Music is very important in all parts of my life, and pubs are no exception. Whatever music is played should be quiet, and "modern crap" has no place in a pub.

Equally offensive are TVs, especially when there are lots of them and/or when the audio is loud and distorted... although I've been to a few pubs where they have a single muted TV/projector running obscure cult/B-movies that add to the overall ambience.

Appropriate live music later in the evening is totally acceptable. I've been to some pubs that serve great beer and have crazy, loud punk rock a few nights a week (sometimes I'm the guy up onstage performing at these places), and it works because of the type of pub it is (primarily appeals to 20-30 year olds). My favourite local pub only has folk, jazz, blues, country and bluegrass for late-evening live music, and the PA is set quite low... again, it is appropriate for the type of crowd (20 - 80 year olds).

malcolm said...

Music is such an integral part of bar culture for me, but it's hit and miss around downtown T.O. I'm usually at the beer bars, and for example, Betty's has a great playlist but you can barely hear it, ever. C'est What plays the same songs over and over.

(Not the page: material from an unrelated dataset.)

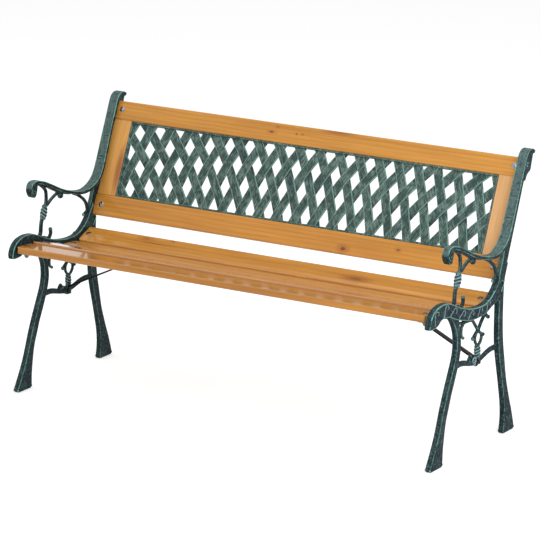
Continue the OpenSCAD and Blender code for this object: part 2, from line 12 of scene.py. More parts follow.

I had a great night at The Local, where a customer plugged his Ipod into the PA. Discovered 2 great new bands that night.

woodpeck said...

Music type, volume and choice is HUGE for the atmosphere at pubs. it has to take on the tastes of the clientelle and of the owner. hopefully, those are on the same page. i think your post correctly points out when they are not. pubs are menat for talking unless their is a band playing. volume should reflect that.

Teena in Toronto said...

Depends on my mood but I usually like to hear Celtic and folk. Rock doesn't belong in a pub!

malcolm said...

Teena:
Wrong.

Frank said...

I love the layout of the Old Triangle in Halifax. Three areas with live music in one, and a quieter snug area at the the other end. You are free to come and go and enjoy the music as you wish. Like Teena,I enjoy Celtic and Folk music. Theres no place better for that in Halifax then the Old Triangle. And they have Propeller Porter on tap!